— Я тоже хочу остаться, — заявила она как-то классной руководительнице.
— Тебе не положено.
— Почему?
— Потому что они — немцы, а ты — русская.
— Я останусь, — твердо решила девочка, и та почему-то не посмела ей возразить, только пожала плечами.
Немцы смотрели на нее, как на заблудшую овечку, примкнувшую к стаду благородных антилоп. Учительница немецкого спросила:
— Ты — новенькая?
— Нет, я учусь в этом классе, меня зовут Аида Петрова.
— У тебя мама — немка?
— Нет, я просто хочу послушать.
— Что послушать?
— Вашу родную речь…
Класс взорвался смехом, но учительница подняла руку вверх, и снова установилась тишина.

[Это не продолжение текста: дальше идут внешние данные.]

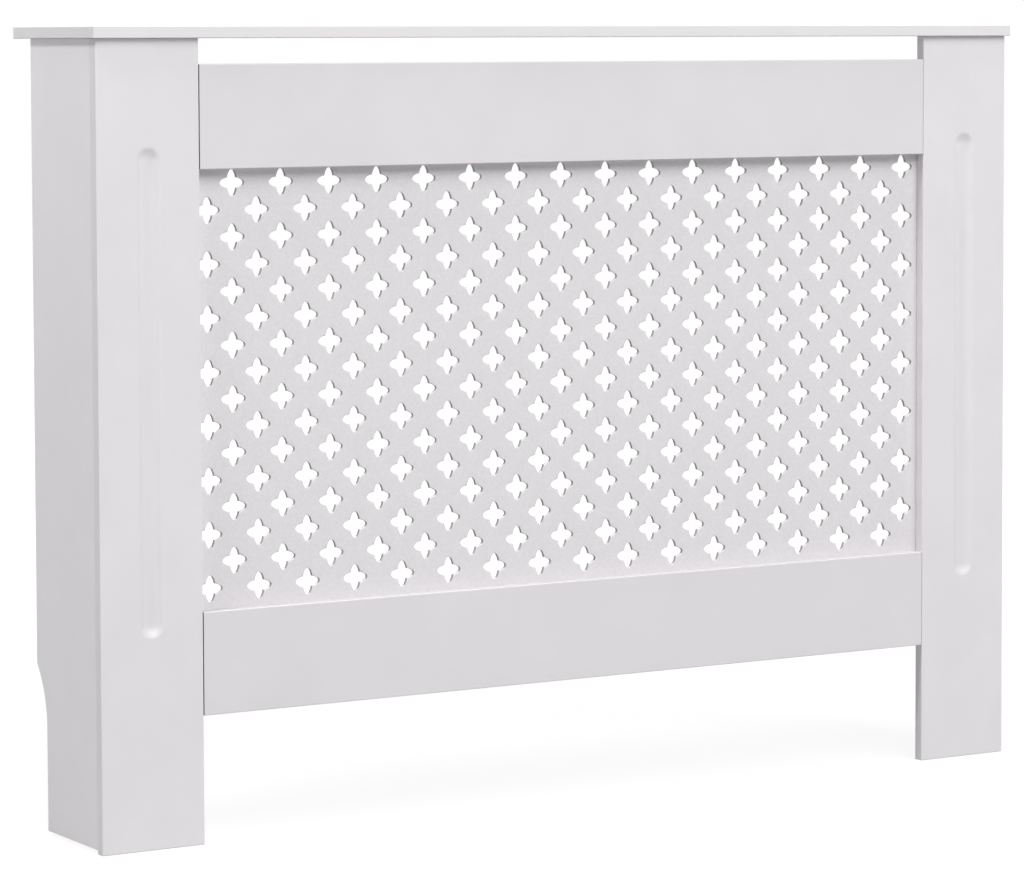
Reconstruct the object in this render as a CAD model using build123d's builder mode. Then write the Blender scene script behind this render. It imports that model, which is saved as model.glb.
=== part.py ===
from build123d import *
from math import hypot
import os

os.makedirs("parts", exist_ok=True)

# Radiator cover of painted MDF boards. The front faces -Y and the wall stands behind it, at +Y.
# The origin is the bottom centre of the whole cover, and every size is in millimetres.

# ---- driving sizes of the whole cover ----
overall_width = 1120.0
overall_depth = 190.0  # front edge of the top panel to the wall
overall_height = 815.0
board = 12.0  # top panel, stiles and rails
side_board = 8.0
lattice_board = 3.0

# ---- top panel ----
side_overhang = 4.0
front_overhang = 5.0
wall_gap = 33.0  # from the side panels' back edges to the wall

# ---- front frame ----
stile_width = 112.0
rail_height = 104.0
air_slot = 25.5  # open slot between the top panel and the upper rail
floor_opening = 129.5  # open height below the lower rail
left_joint = 0.8  # open joint at the rails' left ends
right_joint = 0.2  # the same at their right ends

# ---- flute routed down the middle of each stile ----
flute_width = 23.0
flute_depth = 3.0
flute_from_top = 108.0  # top edge of the stile to the flute's end
left_flute_from_floor = 213.0  # the two flutes end at slightly different heights
right_flute_from_floor = 205.0

# ---- lower back corner of the side panels, cut out for the skirting board ----
skirting_depth = 23.0
skirting_straight = 108.0  # height at which the cut starts to curve back
skirting_height = 172.0  # height at which it meets the back edge
side_lift = 4.0  # the side panels stop this much above the floor

# ---- lattice panel and its four-petal holes ----
lattice_columns = 16
lattice_rows = 8  # in each of the two staggered sets
lattice_lap = 20.0  # how far the panel reaches behind the stiles and rails
lattice_margin = 4.0  # mean bare strip between the outer holes and the frame
lattice_shift_x = -3.2  # the punched pattern sits off the middle of the frame's opening
lattice_shift_z = 3.3
petal_reach = 13.5  # centre of a hole to a petal's tip
petal_half_width = 5.6  # of the long oval that two facing petals make
petal_end_reach = 13.1  # centre to the flat that stands for the rounded tip
petal_end_half = 2.7

# ---- inside battens and blocks ----
batten = 18.0  # square section
batten_from_floor = 30.0
block_back_room = 32.0  # from the top blocks' back ends to the side panels' back edges

# ---- dowels between rails and stiles ----
dowel_radius = 4.0  # to its corners
dowel_flats = 8  # dowels and their bores are drawn with flats, because they are hidden
dowel_length = 30.0
dowel_end_room = 1.0  # each bore is this much deeper than its half of the dowel

# ---- wall brackets, each on a block of its own ----
bracket_block_height = 50.0
bracket_block_length = 60.0
bracket_block_room = 2.0  # from the block's back end to the side panel's back edge
bracket_steel = 2.0
bracket_height = 20.0
bracket_wall_leg = 30.0
bracket_overlap = 42.0  # how far the other leg reaches forwards from the side panel's back edge
bracket_from_top = 78.0  # underside of the top panel to the bracket's middle
wall_hole_radius = 2.5
wall_hole_from_leg = 17.0  # outer face of the bracket's long leg to the hole's centre

# ---- places that follow from the sizes above ----
stile_height = overall_height - board
body_half = overall_width / 2 - side_overhang
wall_y = overall_depth / 2
stile_front_y = front_overhang - overall_depth / 2
board_middle_y = stile_front_y + board / 2
stile_back_y = stile_front_y + board
side_back_y = wall_y - wall_gap
side_inner_x = body_half - side_board
opening_half = body_half - stile_width
stile_middle_x = body_half - stile_width / 2
upper_rail_top = stile_height - air_slot
upper_rail_bottom = upper_rail_top - rail_height
lower_rail_top = floor_opening + rail_height
rail_left_x = -opening_half + left_joint
rail_right_x = opening_half - right_joint
rail_middle_x = (rail_left_x + rail_right_x) / 2
upper_rail_middle_z = upper_rail_bottom + rail_height / 2
lower_rail_middle_z = floor_opening + rail_height / 2
dowel_heights = [(lower_rail_middle_z, 0), (upper_rail_middle_z, 0)]
bore_depth = dowel_length / 2 + dowel_end_room
block_length = side_back_y - block_back_room - (stile_back_y + batten)

# Planes in which X runs right and Z up. Their normals point forwards, so boards are extruded backwards.
front_plane = Plane((0, stile_front_y, 0), x_dir=(1, 0, 0), z_dir=(0, -1, 0))
lattice_plane = Plane((0, stile_back_y, 0), x_dir=(1, 0, 0), z_dir=(0, -1, 0))


# The top panel reaches past the side panels on both sides and at the front, and back to the wall.
with BuildPart() as top_panel:
    with BuildSketch(Plane.XY.offset(stile_height)):
        Rectangle(overall_width, overall_depth)
    extrude(amount=board)
top_panel.part.label = "top_panel"
export_step(top_panel.part, "parts/top_panel.step")


# Each stile is a plain board with one shallow round-bottomed flute, whose ends run out as round dishes.
flute_radius = (flute_width**2 / 4 + flute_depth**2) / (2 * flute_depth)
flute_high_z = stile_height - flute_from_top - flute_width / 2
for side, hand, from_floor in ((-1, "left", left_flute_from_floor), (1, "right", right_flute_from_floor)):
    middle_x = side * stile_middle_x
    flute_low_z = from_floor + flute_width / 2
    flute_left = (middle_x - flute_width / 2, stile_front_y)
    flute_right = (middle_x + flute_width / 2, stile_front_y)
    flute_bottom = (middle_x, stile_front_y + flute_depth)
    bore_plane = Plane((side * opening_half, board_middle_y, 0), x_dir=(0, 0, 1), z_dir=(side, 0, 0))
    with BuildPart() as stile:
        with BuildSketch(front_plane):
            with Locations((middle_x, stile_height / 2)):
                Rectangle(stile_width, stile_height)
        extrude(amount=-board)
        with BuildSketch(Plane.XY.offset(flute_low_z)):
            with BuildLine():
                ThreePointArc(flute_left, flute_bottom, flute_right)
                Line(flute_right, flute_left)
            make_face()
        extrude(amount=flute_high_z - flute_low_z, mode=Mode.SUBTRACT)
        for end_z in (flute_low_z, flute_high_z):
            with BuildSketch(Plane.XY.offset(end_z)):
                with BuildLine():
                    RadiusArc(flute_right, flute_bottom, flute_radius)
                    Polyline(flute_bottom, (middle_x, stile_front_y), flute_right)
                make_face()
            revolve(axis=Axis((middle_x, stile_front_y, end_z), (0, 1, 0)), mode=Mode.SUBTRACT)
        with BuildSketch(bore_plane):
            with Locations(*dowel_heights):
                RegularPolygon(dowel_radius, dowel_flats)
        extrude(amount=bore_depth, mode=Mode.SUBTRACT)
    stile.part.label = hand + "_stile"
    export_step(stile.part, "parts/" + hand + "_stile.step")


# The rails butt against the stiles, with their faces flush and a bore for a dowel in each end.
for middle_z, word in ((upper_rail_middle_z, "upper"), (lower_rail_middle_z, "lower")):
    with BuildPart() as rail:
        with BuildSketch(front_plane):
            with Locations((rail_middle_x, middle_z)):
                Rectangle(rail_right_x - rail_left_x, rail_height)
        extrude(amount=-board)
        for end_x, inwards in ((rail_left_x, 1), (rail_right_x, -1)):
            with BuildSketch(Plane((end_x, board_middle_y, middle_z), z_dir=(inwards, 0, 0))):
                RegularPolygon(dowel_radius, dowel_flats)
            extrude(amount=bore_depth, mode=Mode.SUBTRACT)
    rail.part.label = word + "_rail"
    export_step(rail.part, "parts/" + word + "_rail.step")


# One beech dowel crosses each of the four joints, half in the stile and half in the rail.
with BuildPart() as rail_dowels:
    for side in (-1, 1):
        dowel_start_x = side * opening_half - dowel_length / 2
        with BuildSketch(Plane((dowel_start_x, board_middle_y, 0), x_dir=(0, 0, 1), z_dir=(1, 0, 0))):
            with Locations(*dowel_heights):
                RegularPolygon(dowel_radius, dowel_flats)
        extrude(amount=dowel_length)
rail_dowels.part.label = "rail_dowels"
export_step(rail_dowels.part, "parts/rail_dowels.step")


# The lattice is a thin perforated board behind the frame. Each hole is four petals round one centre:
# two crossed ovals, drawn with straight edges. The holes stand in two sets of columns and rows,
# half a pitch apart both ways.
opening_height = upper_rail_bottom - lower_rail_top
opening_middle_z = (upper_rail_bottom + lower_rail_top) / 2
pitch_x = (2 * opening_half - 2 * lattice_margin - 2 * petal_reach) / (lattice_columns - 0.5)
pitch_z = (opening_height - 2 * lattice_margin - 2 * petal_reach) / (lattice_rows - 0.5)
notch = petal_reach * petal_half_width / hypot(petal_reach, petal_half_width)
petal_corners = ((petal_end_reach, -petal_end_half), (petal_end_reach, petal_end_half), (notch, notch))
hole_outline = []
for turn_x, turn_z in ((1, 0), (0, 1), (-1, 0), (0, -1)):
    for along, across in petal_corners:
        hole_outline.append((along * turn_x - across * turn_z, along * turn_z + across * turn_x))
with BuildPart() as lattice_panel:
    with BuildSketch(lattice_plane):
        with Locations((0, opening_middle_z)):
            Rectangle(2 * opening_half + 2 * lattice_lap, opening_height + 2 * lattice_lap)
        for stagger in (-1, 1):
            set_middle_x = lattice_shift_x + stagger * pitch_x / 4
            set_middle_z = opening_middle_z + lattice_shift_z + stagger * pitch_z / 4
            with Locations((set_middle_x, set_middle_z)):
                with GridLocations(pitch_x, pitch_z, lattice_columns, lattice_rows):
                    Polygon(*hole_outline, align=None, mode=Mode.SUBTRACT)
    extrude(amount=-lattice_board)
lattice_panel.part.label = "lattice_panel"
export_step(lattice_panel.part, "parts/lattice_panel.step")


# Each side panel stands behind its stile and is cut away at the lower back corner, so that it clears
# a skirting board. The cut is straight, then an arc that meets the back edge at a corner.
cut_y = side_back_y - skirting_depth
for side, hand in ((-1, "left"), (1, "right")):
    with BuildPart() as side_panel:
        with BuildSketch(Plane.YZ.offset(side * body_half)):
            with BuildLine():
                Polyline((stile_back_y, side_lift), (cut_y, side_lift), (cut_y, skirting_straight))
                TangentArc((cut_y, skirting_straight), (side_back_y, skirting_height), tangent=(0, 1))
                Polyline(
                    (side_back_y, skirting_height),
                    (side_back_y, stile_height),
                    (stile_back_y, stile_height),
                    (stile_back_y, side_lift),
                )
            make_face()
        extrude(amount=-side * side_board)
    side_panel.part.label = hand + "_side_panel"
    export_step(side_panel.part, "parts/" + hand + "_side_panel.step")

    # A square batten ties the stile to the side panel inside the corner.
    batten_middle_x = side * (side_inner_x - batten / 2)
    with BuildPart() as corner_batten:
        with BuildSketch(Plane.XY.offset(batten_from_floor)):
            with Locations((batten_middle_x, stile_back_y + batten / 2)):
                Rectangle(batten, batten)
        extrude(amount=stile_height - batten_from_floor)
    corner_batten.part.label = hand + "_corner_batten"
    export_step(corner_batten.part, "parts/" + hand + "_corner_batten.step")

    # A block of the same section holds the top panel down on the side panel.
    with BuildPart() as top_block:
        with BuildSketch(Plane.XY.offset(stile_height - batten)):
            with Locations((batten_middle_x, stile_back_y + batten + block_length / 2)):
                Rectangle(batten, block_length)
        extrude(amount=batten)
    top_block.part.label = hand + "_top_block"
    export_step(top_block.part, "parts/" + hand + "_top_block.step")

    # The side panel is too thin to hold a bracket's screws, so a block behind it takes them.
    bracket_middle_z = stile_height - bracket_from_top
    block_middle_y = side_back_y - bracket_block_room - bracket_block_length / 2
    with BuildPart() as bracket_block:
        with BuildSketch(Plane.XY.offset(bracket_middle_z - bracket_block_height / 2)):
            with Locations((batten_middle_x, block_middle_y)):
                Rectangle(batten, bracket_block_length)
        extrude(amount=bracket_block_height)
    bracket_block.part.label = hand + "_bracket_block"
    export_step(bracket_block.part, "parts/" + hand + "_bracket_block.step")

    # A bent steel strip runs from the block's inner face back to the wall and turns inwards there.
    # The wall leg has the hole for the wall screw.
    leg_x = side * (side_inner_x - batten)
    leg_inner_x = leg_x - side * bracket_steel
    wall_leg_x = leg_x - side * bracket_wall_leg
    bracket_front_y = side_back_y - bracket_overlap
    with BuildPart() as wall_bracket:
        with BuildSketch(Plane.XY.offset(bracket_middle_z - bracket_height / 2)):
            with BuildLine():
                Polyline(
                    (leg_x, bracket_front_y),
                    (leg_x, wall_y),
                    (wall_leg_x, wall_y),
                    (wall_leg_x, wall_y - bracket_steel),
                    (leg_inner_x, wall_y - bracket_steel),
                    (leg_inner_x, bracket_front_y),
                    close=True,
                )
            make_face()
        extrude(amount=bracket_height)
        with BuildSketch(Plane((0, wall_y, 0), x_dir=(1, 0, 0), z_dir=(0, -1, 0))):
            with Locations((leg_x - side * wall_hole_from_leg, bracket_middle_z)):
                Circle(wall_hole_radius)
        extrude(amount=bracket_steel, mode=Mode.SUBTRACT)
    wall_bracket.part.label = hand + "_wall_bracket"
    export_step(wall_bracket.part, "parts/" + hand + "_wall_bracket.step")
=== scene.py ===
from math import asin, pi, radians, sqrt

import bmesh
import bpy
from mathutils import Euler, Matrix, Vector


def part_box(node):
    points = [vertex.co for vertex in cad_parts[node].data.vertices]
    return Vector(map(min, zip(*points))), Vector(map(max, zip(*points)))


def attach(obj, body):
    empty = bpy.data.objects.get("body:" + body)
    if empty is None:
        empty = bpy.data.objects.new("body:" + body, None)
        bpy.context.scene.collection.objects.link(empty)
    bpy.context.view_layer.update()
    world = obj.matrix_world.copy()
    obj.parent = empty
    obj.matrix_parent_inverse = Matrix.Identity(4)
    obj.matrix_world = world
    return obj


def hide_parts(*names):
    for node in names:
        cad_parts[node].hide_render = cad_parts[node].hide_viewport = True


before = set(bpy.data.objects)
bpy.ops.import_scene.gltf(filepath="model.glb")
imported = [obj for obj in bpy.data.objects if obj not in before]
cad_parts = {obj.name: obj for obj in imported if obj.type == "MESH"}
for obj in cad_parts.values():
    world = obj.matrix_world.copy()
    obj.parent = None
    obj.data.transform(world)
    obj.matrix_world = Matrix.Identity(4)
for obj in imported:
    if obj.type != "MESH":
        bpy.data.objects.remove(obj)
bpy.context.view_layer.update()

# A painted radiator cover. Metres, the front faces -Y and the wall stands behind it, at +Y.
MM = 0.001
HANDS = {"left": -1, "right": 1}  # the two sides of the cover, and which way each lies along X


# ---- camera, at the photograph's place ----
IMAGE_WIDTH = 1024
IMAGE_HEIGHT = 884
FOCAL_PIXELS = 4044.5
OPTICAL_ROW = 300.0  # the row that the lens points at, counted from the top
CAMERA_PLACE = (-2.2363, -3.6704, 0.7990)
CAMERA_YAW = 31.006  # degrees to the right of straight at the wall
CAMERA_PITCH = -3.663  # degrees above level, so it looks down
CAMERA_ROLL = -0.191  # degrees anticlockwise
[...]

— В пятом классе у вас будет предмет «Иностранный язык», и ты сможешь выбрать немецкий, — здраво рассудила она.
— Я просто хочу послушать.
Строгие, холодные глаза учительницы встретились с пылающим взглядом девочки, и учительница, славившаяся своей несгибаемостью и бескомпромиссностью, ухмыльнувшись, произнесла:
— Что ж, послушай…
Она «послушала» два урока. Откопала в кладовке старые учебники немецкого, по которым учился Родион. И на третьем уроке подняла руку.
Больше над ней никто не смеялся.
Приехавшему на зимние каникулы Родиону она заявила, что будет с ним общаться исключительно по-немецки, и пусть он только попробует не сдать зачет.
Каждый день девятилетняя Аида усаживала за уроки своего девятнадцатилетнего братца. Они читали вслух книги, которыми с ней делились сверстники из немецкой группы. Обалдевший Родя без конца повторял:
— Во время войны ты была бы разведчицей. Наверно, готовишься в шпионки, а?
Зачет он благополучно сдал и прислал из Алма-Аты ей в подарок «Фауста» на немецком, роскошно изданного в конце прошлого столетия. Книгу купил на папины деньги.
И сейчас, с помощью словаря, он пытался написать Аиде письмо своим мелким, неразборчивым почерком.
«Я жил иллюзиями, а наше время этого не прощает… Я родился в другой стране и в другую эпоху и до сих пор не приспособился к переменам… Я долго учился в институте, а потом долго переучивался, и все это было бесполезно. Как врач, я не многим помог, а последний год работы в наркологической клинике показал всю мою некомпетентность и даже беспомощность. Поэтому моя частная практика, да еще в Москве, — это всего лишь новая иллюзия. Я чувствую себя лишним, ненужным… Иногда мне удавалось скрыться от действительности за чтением книг. Это были самые счастливые, самые полноценные минуты моей жизни. Боже мой, сколько удовольствия мне доставили Гоголь и Достоевский, Диккенс и Пруст, Цао Сюэцинь и Шолом-Алейхем! Но и книги — это тоже иллюзия, но это, наверно, к лучшему. Что я передал бы своим детям? Беспомощность, бесполезность или, может быть, иллюзии?.. Ты всегда презирала слабых людей. Но почему-то много и долго возилась со мной. Однажды я предал тебя и, возможно, способен на новое предательство… Ты правильно сделала, что убила Алену. Таким, как мы, не стоит»…
Родион не дописал фразы.
Внизу: «Извини за плохую немецкую орфографию, я ведь все-таки не вундеркинд. Твой любящий брат».
Еще ниже по-русски: «Мама, если можешь, прости».
Он достал из шкафа цветастый галстук, тоже подаренный сестрой, но так ни разу и не одеванный. Никогда не следил за своим гардеробом. Оболочка — ничто, но кое-что все же пригодилось. Включил старинную люстру. Ее первую покупку в новую квартиру, приобретенную наспех в ближайшем антикварном. Ведь брату нужен был источник света!
Некоторое время стоял в оцепенении, смотрел, как ко-лышатся хрустальные подвески на люстре, отливая всеми цветами радуги, как отбрасывают радужные блики на бархатные обои и книжный шкаф.
На стол, где лежало его последнее письмо, он поставил стул в стиле ампир.
Это случилось в самом конце лета девяносто девятого года. Родиона похоронили рядом с бабушкой. Отец приехал как раз к похоронам. Он поселился в комнате Роди, несмотря на то, что ему предлагали другие комнаты. Он приехал не один, а со своей маленькой дочкой Дуняшей. Девочка впервые оказалась в таком большом городе и впервые видела покойника, поэтому не отходила ни на шаг от отца и всех сторонилась.